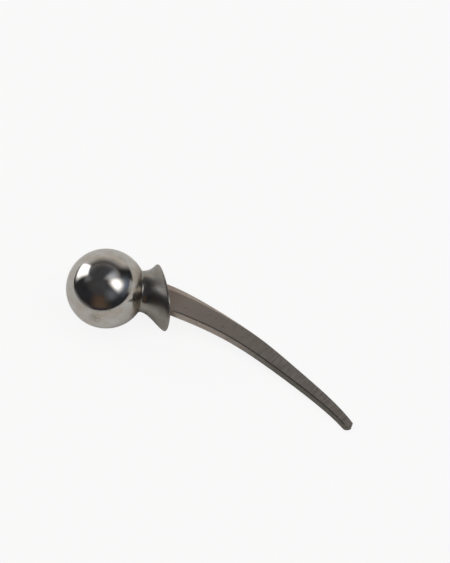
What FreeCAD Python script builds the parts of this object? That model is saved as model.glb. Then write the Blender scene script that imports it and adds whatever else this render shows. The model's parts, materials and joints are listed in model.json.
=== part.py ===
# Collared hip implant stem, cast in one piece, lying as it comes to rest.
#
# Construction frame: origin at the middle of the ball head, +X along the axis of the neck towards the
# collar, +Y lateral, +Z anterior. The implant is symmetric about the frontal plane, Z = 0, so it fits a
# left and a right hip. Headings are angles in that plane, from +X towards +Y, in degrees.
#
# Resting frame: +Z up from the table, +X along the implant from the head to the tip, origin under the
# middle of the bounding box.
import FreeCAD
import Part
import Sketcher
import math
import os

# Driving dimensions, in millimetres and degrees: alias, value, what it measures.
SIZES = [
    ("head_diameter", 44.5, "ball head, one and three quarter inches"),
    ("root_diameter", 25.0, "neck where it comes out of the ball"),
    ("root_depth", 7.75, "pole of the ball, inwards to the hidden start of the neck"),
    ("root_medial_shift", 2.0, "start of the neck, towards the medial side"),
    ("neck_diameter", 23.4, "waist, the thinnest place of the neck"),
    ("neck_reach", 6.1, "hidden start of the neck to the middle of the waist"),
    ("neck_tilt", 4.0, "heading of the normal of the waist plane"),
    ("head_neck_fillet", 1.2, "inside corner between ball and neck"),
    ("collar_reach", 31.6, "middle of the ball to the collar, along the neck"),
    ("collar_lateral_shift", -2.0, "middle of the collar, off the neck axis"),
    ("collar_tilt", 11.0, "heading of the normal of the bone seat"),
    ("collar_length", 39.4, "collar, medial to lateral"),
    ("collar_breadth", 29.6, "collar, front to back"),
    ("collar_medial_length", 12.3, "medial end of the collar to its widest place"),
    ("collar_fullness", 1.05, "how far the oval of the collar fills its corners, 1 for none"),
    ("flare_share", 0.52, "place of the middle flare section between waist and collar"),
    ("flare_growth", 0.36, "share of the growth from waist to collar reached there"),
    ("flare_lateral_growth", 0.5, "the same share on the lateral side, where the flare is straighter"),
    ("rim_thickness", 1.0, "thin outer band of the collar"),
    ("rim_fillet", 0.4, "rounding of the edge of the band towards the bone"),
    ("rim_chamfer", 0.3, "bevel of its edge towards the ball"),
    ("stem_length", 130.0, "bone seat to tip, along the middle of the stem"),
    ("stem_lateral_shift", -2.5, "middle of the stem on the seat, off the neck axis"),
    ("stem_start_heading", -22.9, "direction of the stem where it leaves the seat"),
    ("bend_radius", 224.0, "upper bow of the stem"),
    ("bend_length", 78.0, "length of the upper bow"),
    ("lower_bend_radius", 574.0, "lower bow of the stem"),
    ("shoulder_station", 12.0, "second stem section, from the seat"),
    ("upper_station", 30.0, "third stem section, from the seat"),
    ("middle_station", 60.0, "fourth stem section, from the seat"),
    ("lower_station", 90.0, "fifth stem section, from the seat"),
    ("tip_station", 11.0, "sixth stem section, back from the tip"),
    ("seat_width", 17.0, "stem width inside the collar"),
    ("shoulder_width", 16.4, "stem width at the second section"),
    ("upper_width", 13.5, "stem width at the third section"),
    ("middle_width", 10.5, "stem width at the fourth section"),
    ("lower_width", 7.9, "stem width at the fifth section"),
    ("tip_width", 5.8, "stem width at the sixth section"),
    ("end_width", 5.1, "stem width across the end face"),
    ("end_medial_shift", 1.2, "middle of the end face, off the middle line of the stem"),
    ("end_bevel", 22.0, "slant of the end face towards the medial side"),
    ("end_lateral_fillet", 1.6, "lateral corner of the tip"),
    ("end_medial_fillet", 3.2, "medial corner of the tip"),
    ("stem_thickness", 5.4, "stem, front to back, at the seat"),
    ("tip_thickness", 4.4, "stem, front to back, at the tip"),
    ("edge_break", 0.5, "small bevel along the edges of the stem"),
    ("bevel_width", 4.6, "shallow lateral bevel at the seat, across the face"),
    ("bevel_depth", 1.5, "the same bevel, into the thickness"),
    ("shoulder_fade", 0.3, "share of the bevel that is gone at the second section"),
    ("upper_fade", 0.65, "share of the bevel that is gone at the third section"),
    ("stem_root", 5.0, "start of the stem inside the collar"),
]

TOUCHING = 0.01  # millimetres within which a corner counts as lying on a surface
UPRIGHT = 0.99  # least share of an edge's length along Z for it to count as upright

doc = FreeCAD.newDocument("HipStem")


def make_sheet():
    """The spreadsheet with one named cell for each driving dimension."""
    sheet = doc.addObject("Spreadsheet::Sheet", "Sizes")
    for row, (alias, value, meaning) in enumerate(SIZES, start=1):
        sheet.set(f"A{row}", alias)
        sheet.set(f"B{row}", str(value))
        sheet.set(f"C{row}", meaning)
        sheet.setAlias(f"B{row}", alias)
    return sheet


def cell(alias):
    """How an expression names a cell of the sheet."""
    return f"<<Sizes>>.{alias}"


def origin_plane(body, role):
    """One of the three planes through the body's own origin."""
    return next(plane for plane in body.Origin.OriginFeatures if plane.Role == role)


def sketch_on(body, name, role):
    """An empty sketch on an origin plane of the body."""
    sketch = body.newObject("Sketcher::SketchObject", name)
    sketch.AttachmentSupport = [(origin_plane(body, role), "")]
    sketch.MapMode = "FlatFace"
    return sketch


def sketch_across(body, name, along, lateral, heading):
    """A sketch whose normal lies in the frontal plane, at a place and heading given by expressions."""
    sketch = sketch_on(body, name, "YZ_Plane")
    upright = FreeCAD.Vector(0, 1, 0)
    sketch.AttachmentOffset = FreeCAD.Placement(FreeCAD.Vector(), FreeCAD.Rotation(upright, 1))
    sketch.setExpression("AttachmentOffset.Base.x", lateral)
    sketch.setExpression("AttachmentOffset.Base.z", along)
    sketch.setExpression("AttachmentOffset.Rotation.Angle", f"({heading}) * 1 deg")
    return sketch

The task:
Go through the listing and print each line exactly as it appears.

Solution for this exercise:
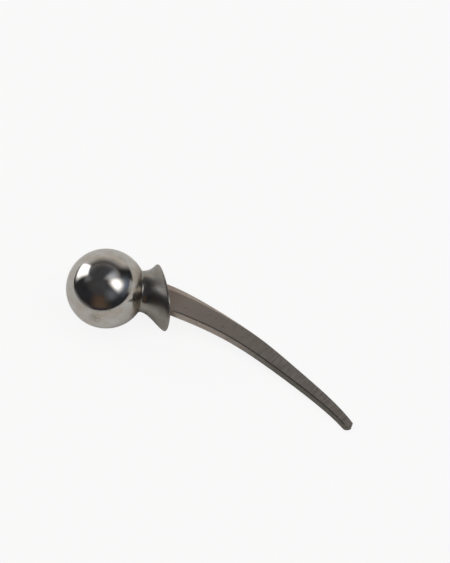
What FreeCAD Python script builds the parts of this object? That model is saved as model.glb. Then write the Blender scene script that imports it and adds whatever else this render shows. The model's parts, materials and joints are listed in model.json.
=== part.py ===
# Collared hip implant stem, cast in one piece, lying as it comes to rest.
#
# Construction frame: origin at the middle of the ball head, +X along the axis of the neck towards the
# collar, +Y lateral, +Z anterior. The implant is symmetric about the frontal plane, Z = 0, so it fits a
# left and a right hip. Headings are angles in that plane, from +X towards +Y, in degrees.
#
# Resting frame: +Z up from the table, +X along the implant from the head to the tip, origin under the
# middle of the bounding box.
import FreeCAD
import Part
import Sketcher
import math
import os

# Driving dimensions, in millimetres and degrees: alias, value, what it measures.
SIZES = [
    ("head_diameter", 44.5, "ball head, one and three quarter inches"),
    ("root_diameter", 25.0, "neck where it comes out of the ball"),
    ("root_depth", 7.75, "pole of the ball, inwards to the hidden start of the neck"),
    ("root_medial_shift", 2.0, "start of the neck, towards the medial side"),
    ("neck_diameter", 23.4, "waist, the thinnest place of the neck"),
    ("neck_reach", 6.1, "hidden start of the neck to the middle of the waist"),
    ("neck_tilt", 4.0, "heading of the normal of the waist plane"),
    ("head_neck_fillet", 1.2, "inside corner between ball and neck"),
    ("collar_reach", 31.6, "middle of the ball to the collar, along the neck"),
    ("collar_lateral_shift", -2.0, "middle of the collar, off the neck axis"),
    ("collar_tilt", 11.0, "heading of the normal of the bone seat"),
    ("collar_length", 39.4, "collar, medial to lateral"),
    ("collar_breadth", 29.6, "collar, front to back"),
    ("collar_medial_length", 12.3, "medial end of the collar to its widest place"),
    ("collar_fullness", 1.05, "how far the oval of the collar fills its corners, 1 for none"),
    ("flare_share", 0.52, "place of the middle flare section between waist and collar"),
    ("flare_growth", 0.36, "share of the growth from waist to collar reached there"),
    ("flare_lateral_growth", 0.5, "the same share on the lateral side, where the flare is straighter"),
    ("rim_thickness", 1.0, "thin outer band of the collar"),
    ("rim_fillet", 0.4, "rounding of the edge of the band towards the bone"),
    ("rim_chamfer", 0.3, "bevel of its edge towards the ball"),
    ("stem_length", 130.0, "bone seat to tip, along the middle of the stem"),
    ("stem_lateral_shift", -2.5, "middle of the stem on the seat, off the neck axis"),
    ("stem_start_heading", -22.9, "direction of the stem where it leaves the seat"),
    ("bend_radius", 224.0, "upper bow of the stem"),
    ("bend_length", 78.0, "length of the upper bow"),
    ("lower_bend_radius", 574.0, "lower bow of the stem"),
    ("shoulder_station", 12.0, "second stem section, from the seat"),
    ("upper_station", 30.0, "third stem section, from the seat"),
    ("middle_station", 60.0, "fourth stem section, from the seat"),
    ("lower_station", 90.0, "fifth stem section, from the seat"),
    ("tip_station", 11.0, "sixth stem section, back from the tip"),
    ("seat_width", 17.0, "stem width inside the collar"),
    ("shoulder_width", 16.4, "stem width at the second section"),
    ("upper_width", 13.5, "stem width at the third section"),
    ("middle_width", 10.5, "stem width at the fourth section"),
    ("lower_width", 7.9, "stem width at the fifth section"),
    ("tip_width", 5.8, "stem width at the sixth section"),
    ("end_width", 5.1, "stem width across the end face"),
    ("end_medial_shift", 1.2, "middle of the end face, off the middle line of the stem"),
    ("end_bevel", 22.0, "slant of the end face towards the medial side"),
    ("end_lateral_fillet", 1.6, "lateral corner of the tip"),
    ("end_medial_fillet", 3.2, "medial corner of the tip"),
    ("stem_thickness", 5.4, "stem, front to back, at the seat"),
    ("tip_thickness", 4.4, "stem, front to back, at the tip"),
    ("edge_break", 0.5, "small bevel along the edges of the stem"),
    ("bevel_width", 4.6, "shallow lateral bevel at the seat, across the face"),
    ("bevel_depth", 1.5, "the same bevel, into the thickness"),
    ("shoulder_fade", 0.3, "share of the bevel that is gone at the second section"),
    ("upper_fade", 0.65, "share of the bevel that is gone at the third section"),
    ("stem_root", 5.0, "start of the stem inside the collar"),
]

TOUCHING = 0.01  # millimetres within which a corner counts as lying on a surface
UPRIGHT = 0.99  # least share of an edge's length along Z for it to count as upright

doc = FreeCAD.newDocument("HipStem")


def make_sheet():
    """The spreadsheet with one named cell for each driving dimension."""
    sheet = doc.addObject("Spreadsheet::Sheet", "Sizes")
    for row, (alias, value, meaning) in enumerate(SIZES, start=1):
        sheet.set(f"A{row}", alias)
        sheet.set(f"B{row}", str(value))
        sheet.set(f"C{row}", meaning)
        sheet.setAlias(f"B{row}", alias)
    return sheet


def cell(alias):
    """How an expression names a cell of the sheet."""
    return f"<<Sizes>>.{alias}"


def origin_plane(body, role):
    """One of the three planes through the body's own origin."""
    return next(plane for plane in body.Origin.OriginFeatures if plane.Role == role)


def sketch_on(body, name, role):
    """An empty sketch on an origin plane of the body."""
    sketch = body.newObject("Sketcher::SketchObject", name)
    sketch.AttachmentSupport = [(origin_plane(body, role), "")]
    sketch.MapMode = "FlatFace"
    return sketch


def sketch_across(body, name, along, lateral, heading):
    """A sketch whose normal lies in the frontal plane, at a place and heading given by expressions."""
    sketch = sketch_on(body, name, "YZ_Plane")
    upright = FreeCAD.Vector(0, 1, 0)
    sketch.AttachmentOffset = FreeCAD.Placement(FreeCAD.Vector(), FreeCAD.Rotation(upright, 1))
    sketch.setExpression("AttachmentOffset.Base.x", lateral)
    sketch.setExpression("AttachmentOffset.Base.z", along)
    sketch.setExpression("AttachmentOffset.Rotation.Angle", f"({heading}) * 1 deg")
    return sketch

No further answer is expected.